People were amazed at the change in this girl — a powerful life transformation. They started talking with her and she had plenty of opportunities to talk about following Jesus.
Other people started seeking me out, as if I had a special power or something. This gave me a remarkable opportunity to see the spiritual thirst in people. (Read more about thirst that opens the doors).
Pretty soon, in God’s sovereignty, other physical healings started happening on campus.
Other Christians took the risk to pray for the sick and sometimes we saw immediate results of physical healing.
Students giving testimony about this kind of touch from Jesus led to all sorts of conversations and a buzz started happening.
During the next 2 years of my college experience, this student movement grew as more people began trusting in Jesus.
Conversations lead to Conversions
Many of these conversations eventually led to people placing their faith in Christ.
I remember watching people seeking us out in private, asking questions, attending our meetings, listening to the teaching, and even singing with us in worship.
They were belonging to the community of faith before their belief became their own..
Some of my friends became Christians.
A few have gone on to become pastors, church planters, missionaries, and trainers of pastors and church planters. Not just in the US, but around the world. Others have gone to serve their local churches in various leadership capacities.
Healing results in evangelism
This is one aspect of healing in evangelism.
In God’s sovereignty, a physical healing is used as trigger event, a catalyst that leads to lots of evangelism conversations.
Not all Christians believe this is still possible today. It’s not part of their theology, but that is a different story.

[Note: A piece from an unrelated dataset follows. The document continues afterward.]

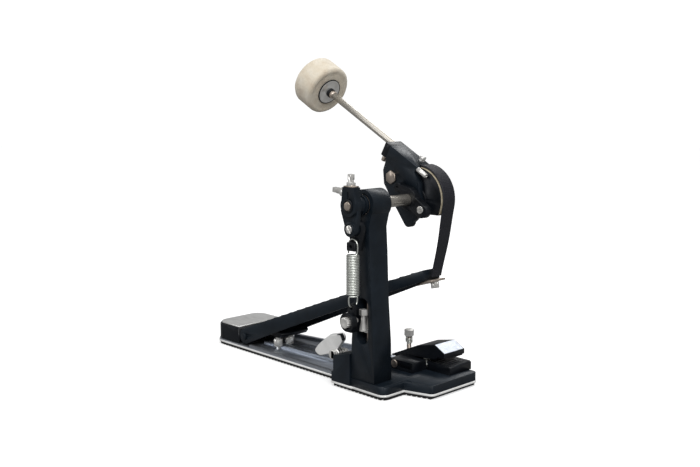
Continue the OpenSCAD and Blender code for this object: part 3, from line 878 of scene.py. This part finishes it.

Others believe its possible, but don’t know how to pray for people, or feel comfortable doing this. That’s a different article.
Likewise, we know that God doesn’t choose to heal all the time, but that too is a different article.
In this case, God’s sovereignty in giving this healing seems to have been part of God’s plan to reach a group of students at a particular college, with the 20-year fruit of bringing many more people to faith around the world.
The Christian girl benefited in the short term, but the kingdom of God was drastically expanded in the long run.
This healing triggered
- multiple evangelism conversations
- confidence that other students could pray for healing
- testimonies of physical and emotional healing
- conversions of future church planters, missionaries and church leaders.
When Peter and John encountered a lame man at the Gate called Beautiful, that physical healing triggered an evangelism outpouring — people were amazed and astonished.
Let me ask you this?
If healing is part of your theology and experience, how have you seen it impact your evangelism?